| Exercise task |
Reproduce the full listing that appears beneath this instruction exactly.

-- Data lines start --

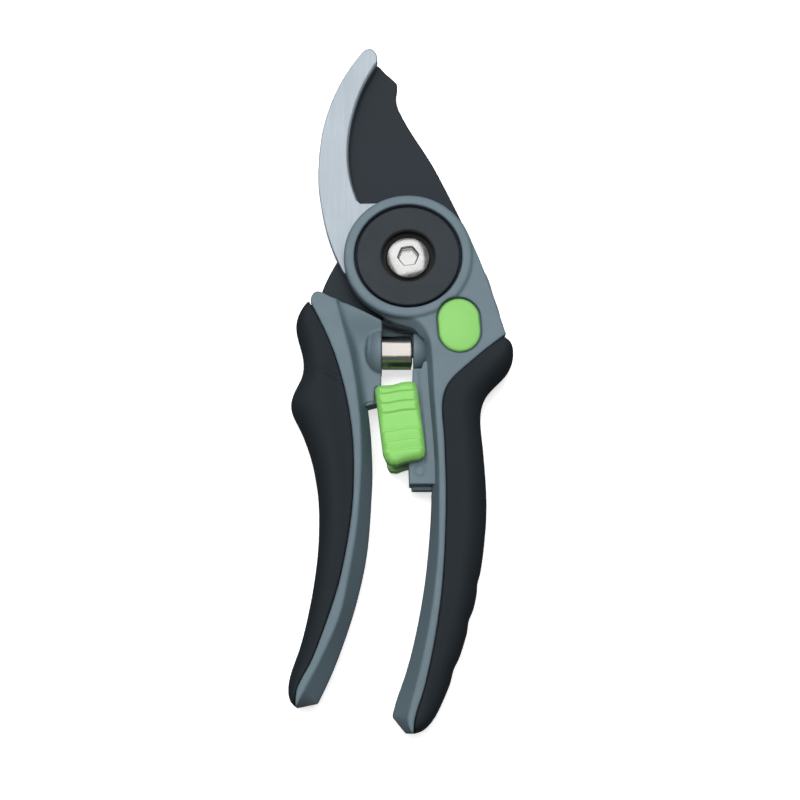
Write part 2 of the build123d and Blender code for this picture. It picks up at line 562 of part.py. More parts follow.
with BuildPart() as right_spring_cup:
    with BuildSketch(Plane.YZ.offset(1.5)):
        with Locations((SPRING_Y, SPRING_Z)):
            Circle(5.4)
    extrude(amount=2.95)
    with BuildSketch(Plane.YZ.offset(1.5)):
        with Locations((SPRING_Y, SPRING_Z)):
            Circle(1.6)
    extrude(amount=-2.2)
right_spring_cup.part.label = "right_spring_cup"
export_step(right_spring_cup.part, "parts/right_spring_cup.step")

# Volute spring, pressed together: a thick-walled barrel
with BuildPart() as volute_spring:
    with BuildSketch(Plane.YZ.offset(SPRING_X0)):
        with Locations((SPRING_Y, SPRING_Z)):
            Circle(SPRING_R)
            Circle(2.2, mode=Mode.SUBTRACT)
    extrude(amount=SPRING_X1 - SPRING_X0)
volute_spring.part.label = "volute_spring"
export_step(volute_spring.part, "parts/volute_spring.step")

# --- slider lock ------------------------------------------------------------------
# Guide rail on the right handle, with an end block and a slot
with BuildPart() as lock_rail:
    with BuildSketch(Plane.XY.offset(6.1)):
        polygon((1.3, -33.4), (4.6, -33.4), (5.1, -41.0), (5.8, -48.5),
                (6.5, -56.0), (6.9, -63.0), (6.8, -68.0), (0.2, -68.0),
                (0.0, -61.8), (-3.2, -61.2), (-6.0, -40.4), (1.1, -39.4))
    extrude(amount=7.8)
    # foot of the end block
    with BuildSketch(Plane.XY.offset(6.1)):
        polygon((0.9, -67.0), (6.8, -67.0), (6.8, -69.2), (0.9, -69.2))
    extrude(amount=3.6)
    with BuildSketch(slider_plane(6.0)):
        with Locations((-0.2, -0.1)):
            SlotOverall(16.8, 4.2, rotation=90)
    extrude(amount=9.0, mode=Mode.SUBTRACT)
    # pocket for the detent leaf, open to the slot
    with BuildSketch(slider_plane(8.2)):
        with Locations((2.4, 1.0)):
            Rectangle(1.8, 12.6)
    extrude(amount=3.6, mode=Mode.SUBTRACT)
lock_rail.part.label = "lock_rail"
export_step(lock_rail.part, "parts/lock_rail.step")

SLIDER_OUTLINE = [slider_point(a, b) for a, b in [
    (-6.2, 10.8), (-5.9, 11.8), (-5.1, 12.4), (-3.0, 12.35), (-1.1, 12.2),
    (1.9, 12.7), (4.6, 12.6),
    (5.7, 11.8), (6.15, 10.2), (6.2, 5.0), (6.2, -5.0), (6.2, -8.4),
    (5.6, -10.0), (4.2, -10.7), (1.7, -10.8), (-0.6, -11.1), (-2.6, -11.6),
    (-4.4, -11.2), (-5.6, -9.9), (-6.2, -7.8), (-6.2, -3.0), (-6.2, 3.0),
    (-6.2, 9.0)]]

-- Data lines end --

| Written response |
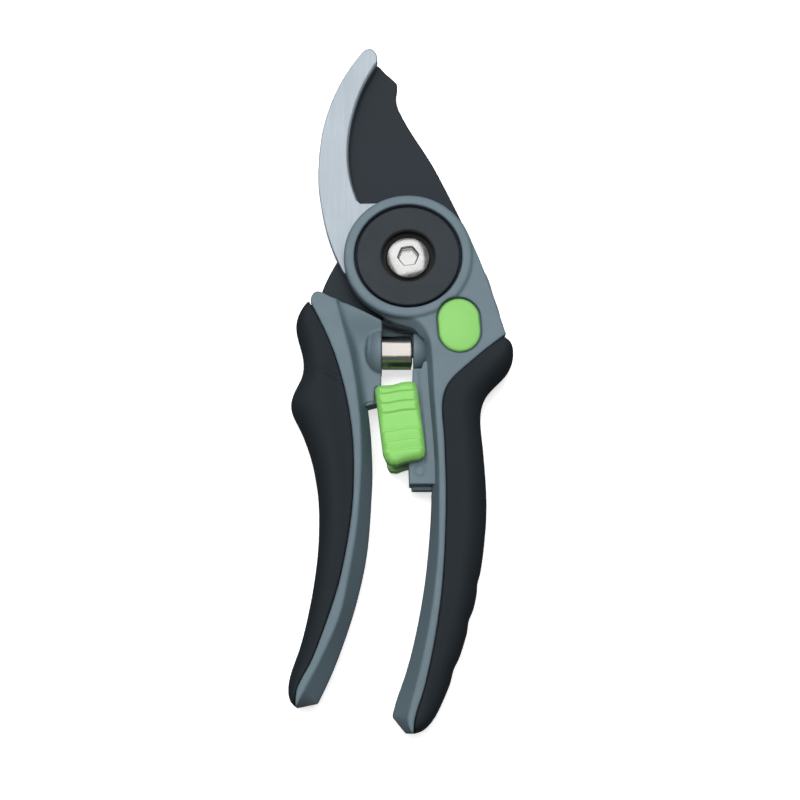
Write part 2 of the build123d and Blender code for this picture. It picks up at line 562 of part.py. More parts follow.
with BuildPart() as right_spring_cup:
    with BuildSketch(Plane.YZ.offset(1.5)):
        with Locations((SPRING_Y, SPRING_Z)):
            Circle(5.4)
    extrude(amount=2.95)
    with BuildSketch(Plane.YZ.offset(1.5)):
        with Locations((SPRING_Y, SPRING_Z)):
            Circle(1.6)
    extrude(amount=-2.2)
right_spring_cup.part.label = "right_spring_cup"
export_step(right_spring_cup.part, "parts/right_spring_cup.step")

# Volute spring, pressed together: a thick-walled barrel
with BuildPart() as volute_spring:
    with BuildSketch(Plane.YZ.offset(SPRING_X0)):
        with Locations((SPRING_Y, SPRING_Z)):
            Circle(SPRING_R)
            Circle(2.2, mode=Mode.SUBTRACT)
    extrude(amount=SPRING_X1 - SPRING_X0)
volute_spring.part.label = "volute_spring"
export_step(volute_spring.part, "parts/volute_spring.step")

# --- slider lock ------------------------------------------------------------------
# Guide rail on the right handle, with an end block and a slot
with BuildPart() as lock_rail:
    with BuildSketch(Plane.XY.offset(6.1)):
        polygon((1.3, -33.4), (4.6, -33.4), (5.1, -41.0), (5.8, -48.5),
                (6.5, -56.0), (6.9, -63.0), (6.8, -68.0), (0.2, -68.0),
                (0.0, -61.8), (-3.2, -61.2), (-6.0, -40.4), (1.1, -39.4))
    extrude(amount=7.8)
    # foot of the end block
    with BuildSketch(Plane.XY.offset(6.1)):
        polygon((0.9, -67.0), (6.8, -67.0), (6.8, -69.2), (0.9, -69.2))
    extrude(amount=3.6)
    with BuildSketch(slider_plane(6.0)):
        with Locations((-0.2, -0.1)):
            SlotOverall(16.8, 4.2, rotation=90)
    extrude(amount=9.0, mode=Mode.SUBTRACT)
    # pocket for the detent leaf, open to the slot
    with BuildSketch(slider_plane(8.2)):
        with Locations((2.4, 1.0)):
            Rectangle(1.8, 12.6)
    extrude(amount=3.6, mode=Mode.SUBTRACT)
lock_rail.part.label = "lock_rail"
export_step(lock_rail.part, "parts/lock_rail.step")

SLIDER_OUTLINE = [slider_point(a, b) for a, b in [
    (-6.2, 10.8), (-5.9, 11.8), (-5.1, 12.4), (-3.0, 12.35), (-1.1, 12.2),
    (1.9, 12.7), (4.6, 12.6),
    (5.7, 11.8), (6.15, 10.2), (6.2, 5.0), (6.2, -5.0), (6.2, -8.4),
    (5.6, -10.0), (4.2, -10.7), (1.7, -10.8), (-0.6, -11.1), (-2.6, -11.6),
    (-4.4, -11.2), (-5.6, -9.9), (-6.2, -7.8), (-6.2, -3.0), (-6.2, 3.0),
    (-6.2, 9.0)]]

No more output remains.